Like many famous religious figures, the birth and childhood years of Gautama Buddha have associations with many miraculous stories. One such version is about the time of the Gautama Buddha’s conception. In a dream, Gautama’s mother Mahamaya saw a large white elephant entering her side. The seers interpreted that the child would become either a powerful king or a highly revered holy man. In another version, the Buddha is believed to have emerged from the side of his mother’s womb without causing her to experience pain.
However, apart from these extraordinary versions, historical traditions tell that Siddhartha Gautama was born in 563 BCE in a mango grove at a place called Lumbini (located in the foot hills of Nepal in the region bordering the present day India). His father, Suddhodana, was the chief of a powerful Sakhya Clan during the 6th century BCE. While “Gautama” was his clan name; “Siddhartha” means “one who has achieved his meaning/aim”. His mother, Mahamaya, is said to have passed away seven days after his birth, and he was raised by his aunt who became the king’s second wife.
Shortly after his birth, a seer is said to have prophesied that Siddhartha would either become a great king or a holy man. Fearing that Siddhartha might be inclined to embrace a spiritual path due to any dissatisfaction in his life, his father tried his best to ensure that Siddhartha was given the best possible comfort and luxury in his upbringing. However by the age of seven, his father made provisions to train him in athletic skills, instruct spiritual disciplines of their day, advices for good governance and anything to do with a noble and royal upbringing to make him a worthy successor.
His parents ordered that he be shielded from sadness and be raised in a state of luxury. They hoped this would ensure that he would become more attached to comforts, luxuries and pleasures and refrain from choosing a religious life.

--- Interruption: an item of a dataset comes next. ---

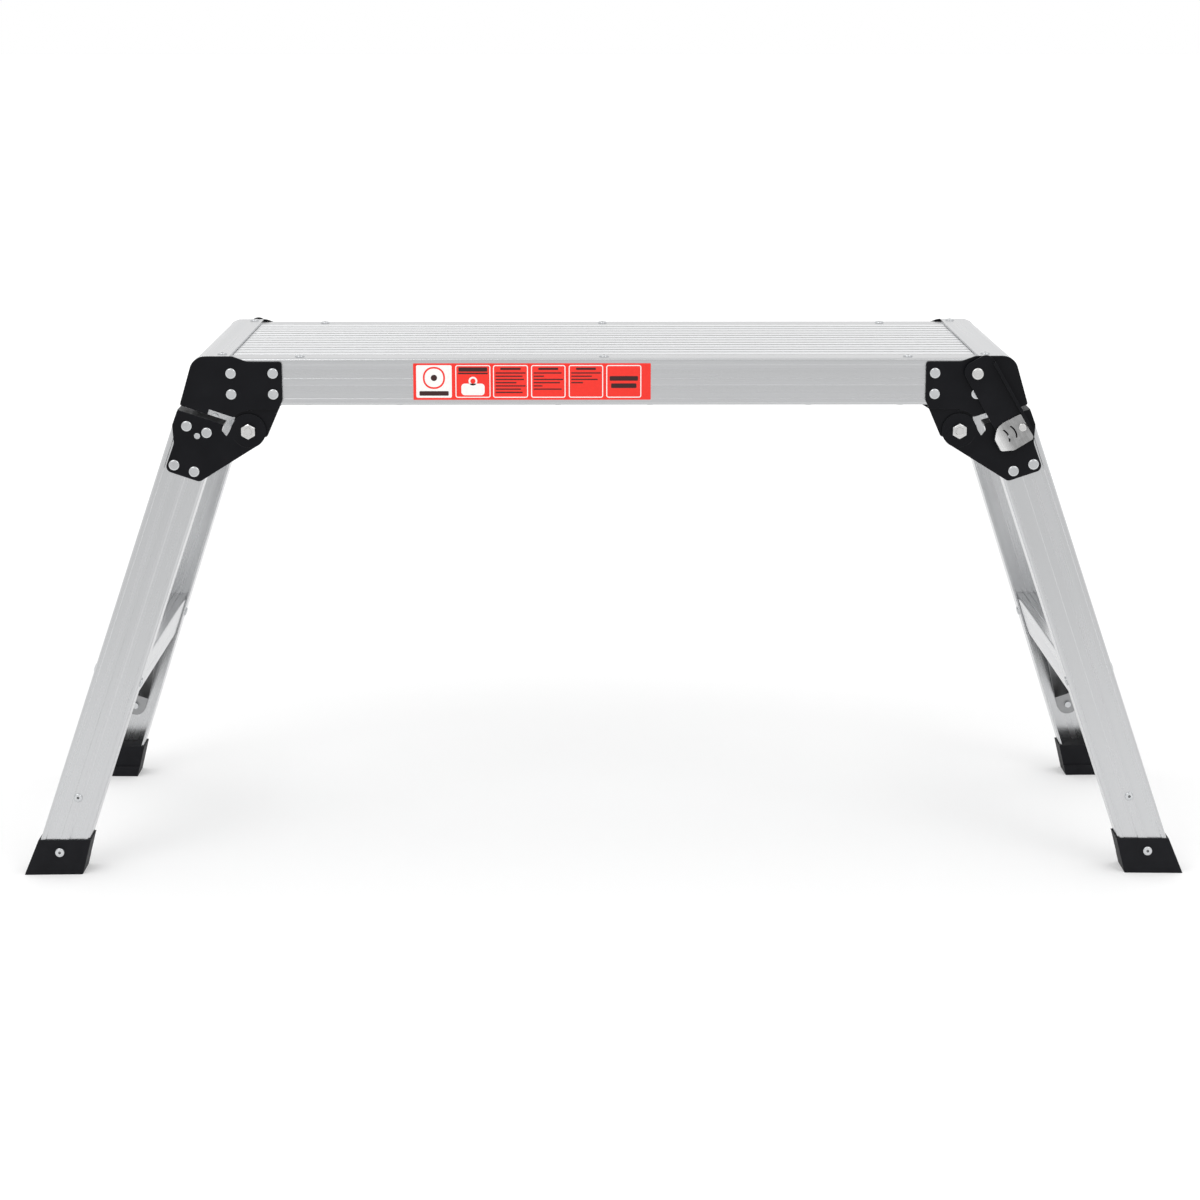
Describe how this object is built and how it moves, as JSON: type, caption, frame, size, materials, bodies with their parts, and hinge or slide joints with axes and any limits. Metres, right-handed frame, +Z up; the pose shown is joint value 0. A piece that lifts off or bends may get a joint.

But all these luxuries were of no use to prevent a prophecy from happening. Since his childhood, there were indications that Siddhartha had nurtured a humane trait though he was at the same time bold and fearless.
A Human Child
Traditions recall an extraordinary miracle in Siddhartha’s charmed life. Once, when he was out having a walk in the country with Devadatta, his cousin, Devadatta happened to shot down a swan. With the swan fluttering down painfully wounded, both boys ran towards it to pick it up. Siddhartha, having reached earlier, held the bird gently and pulled out the arrow from its wing. He applied some soothing leaves on the wound to prevent further bleeding, and then with his soft hand, he stroked the hurt and frightened bird. Devadatta was much annoyed when Siddhartha refused to return the swan to him which he claimed, belonged to him, since it was his arrow that had brought down the swan. But Siddhartha insisted that since the bird had not been killed, it belongs to the one who first secured possession of it.
The ambiguities of life
Another tradition says that every year, there was a custom when the King like any common man was to go out to the fields and plough a field with his own royal hands. This was followed by a feast. When the feasting began and the attendants went off to partake the feast leaving the prince alone, Siddhartha wandered off quietly by himself until he came to a nice, shady apple tree. He happened to see a series of happenings; he saw a lizard dart its tongue licking up and eating the little, harmless ants; a snake then came along and swallowed the lizard; and then an agile hawk swooped down, picked up, killed and devoured the snake. The prince then began to ask himself why all the beautiful creations of life possess something that is not beautiful at the same time.